┌─ MATERIAL SHOWN

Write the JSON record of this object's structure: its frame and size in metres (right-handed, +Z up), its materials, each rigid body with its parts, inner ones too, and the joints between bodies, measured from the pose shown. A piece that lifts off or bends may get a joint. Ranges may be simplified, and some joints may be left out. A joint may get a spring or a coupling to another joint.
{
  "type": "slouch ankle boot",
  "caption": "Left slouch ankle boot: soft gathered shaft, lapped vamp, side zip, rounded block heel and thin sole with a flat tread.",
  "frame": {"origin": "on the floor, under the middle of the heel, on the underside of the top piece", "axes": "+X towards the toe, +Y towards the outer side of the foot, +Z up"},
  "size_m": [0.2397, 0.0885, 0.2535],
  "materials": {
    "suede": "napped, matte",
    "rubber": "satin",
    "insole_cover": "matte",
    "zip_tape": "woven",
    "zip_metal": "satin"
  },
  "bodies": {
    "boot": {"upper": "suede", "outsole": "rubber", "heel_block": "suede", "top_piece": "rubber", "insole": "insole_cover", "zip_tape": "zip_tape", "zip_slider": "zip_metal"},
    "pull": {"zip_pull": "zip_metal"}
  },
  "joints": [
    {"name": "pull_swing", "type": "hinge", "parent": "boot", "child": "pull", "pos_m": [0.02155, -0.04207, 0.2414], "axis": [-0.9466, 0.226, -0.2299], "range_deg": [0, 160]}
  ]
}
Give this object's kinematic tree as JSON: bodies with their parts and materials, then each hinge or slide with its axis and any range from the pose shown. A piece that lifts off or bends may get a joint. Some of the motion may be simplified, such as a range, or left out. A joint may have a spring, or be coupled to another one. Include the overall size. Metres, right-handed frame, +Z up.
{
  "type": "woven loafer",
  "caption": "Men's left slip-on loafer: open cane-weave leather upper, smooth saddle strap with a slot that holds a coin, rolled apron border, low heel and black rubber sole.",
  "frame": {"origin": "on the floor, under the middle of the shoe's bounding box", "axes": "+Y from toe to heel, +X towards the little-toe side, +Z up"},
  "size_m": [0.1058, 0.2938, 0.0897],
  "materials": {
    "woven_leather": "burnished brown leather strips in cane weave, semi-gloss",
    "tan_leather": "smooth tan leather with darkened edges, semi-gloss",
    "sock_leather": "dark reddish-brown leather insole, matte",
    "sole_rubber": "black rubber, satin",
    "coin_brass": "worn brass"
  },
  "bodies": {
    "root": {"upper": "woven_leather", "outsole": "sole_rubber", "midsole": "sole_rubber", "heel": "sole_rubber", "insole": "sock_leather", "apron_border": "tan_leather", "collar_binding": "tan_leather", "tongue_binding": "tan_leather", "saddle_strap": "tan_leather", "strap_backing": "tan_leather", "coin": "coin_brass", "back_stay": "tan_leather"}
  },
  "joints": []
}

└─

» WHAT YOU NEED TO DO:
Restate the data above word for word, please.

» SOLUTION:
Write the JSON record of this object's structure: its frame and size in metres (right-handed, +Z up), its materials, each rigid body with its parts, inner ones too, and the joints between bodies, measured from the pose shown. A piece that lifts off or bends may get a joint. Ranges may be simplified, and some joints may be left out. A joint may get a spring or a coupling to another joint.
{
  "type": "slouch ankle boot",
  "caption": "Left slouch ankle boot: soft gathered shaft, lapped vamp, side zip, rounded block heel and thin sole with a flat tread.",
  "frame": {"origin": "on the floor, under the middle of the heel, on the underside of the top piece", "axes": "+X towards the toe, +Y towards the outer side of the foot, +Z up"},
  "size_m": [0.2397, 0.0885, 0.2535],
  "materials": {
    "suede": "napped, matte",
    "rubber": "satin",
    "insole_cover": "matte",
    "zip_tape": "woven",
    "zip_metal": "satin"
  },
  "bodies": {
    "boot": {"upper": "suede", "outsole": "rubber", "heel_block": "suede", "top_piece": "rubber", "insole": "insole_cover", "zip_tape": "zip_tape", "zip_slider": "zip_metal"},
    "pull": {"zip_pull": "zip_metal"}
  },
  "joints": [
    {"name": "pull_swing", "type": "hinge", "parent": "boot", "child": "pull", "pos_m": [0.02155, -0.04207, 0.2414], "axis": [-0.9466, 0.226, -0.2299], "range_deg": [0, 160]}
  ]
}
Give this object's kinematic tree as JSON: bodies with their parts and materials, then each hinge or slide with its axis and any range from the pose shown. A piece that lifts off or bends may get a joint. Some of the motion may be simplified, such as a range, or left out. A joint may have a spring, or be coupled to another one. Include the overall size. Metres, right-handed frame, +Z up.
{
  "type": "woven loafer",
  "caption": "Men's left slip-on loafer: open cane-weave leather upper, smooth saddle strap with a slot that holds a coin, rolled apron border, low heel and black rubber sole.",
  "frame": {"origin": "on the floor, under the middle of the shoe's bounding box", "axes": "+Y from toe to heel, +X towards the little-toe side, +Z up"},
  "size_m": [0.1058, 0.2938, 0.0897],
  "materials": {
    "woven_leather": "burnished brown leather strips in cane weave, semi-gloss",
    "tan_leather": "smooth tan leather with darkened edges, semi-gloss",
    "sock_leather": "dark reddish-brown leather insole, matte",
    "sole_rubber": "black rubber, satin",
    "coin_brass": "worn brass"
  },
  "bodies": {
    "root": {"upper": "woven_leather", "outsole": "sole_rubber", "midsole": "sole_rubber", "heel": "sole_rubber", "insole": "sock_leather", "apron_border": "tan_leather", "collar_binding": "tan_leather", "tongue_binding": "tan_leather", "saddle_strap": "tan_leather", "strap_backing": "tan_leather", "coin": "coin_brass", "back_stay": "tan_leather"}
  },
  "joints": []
}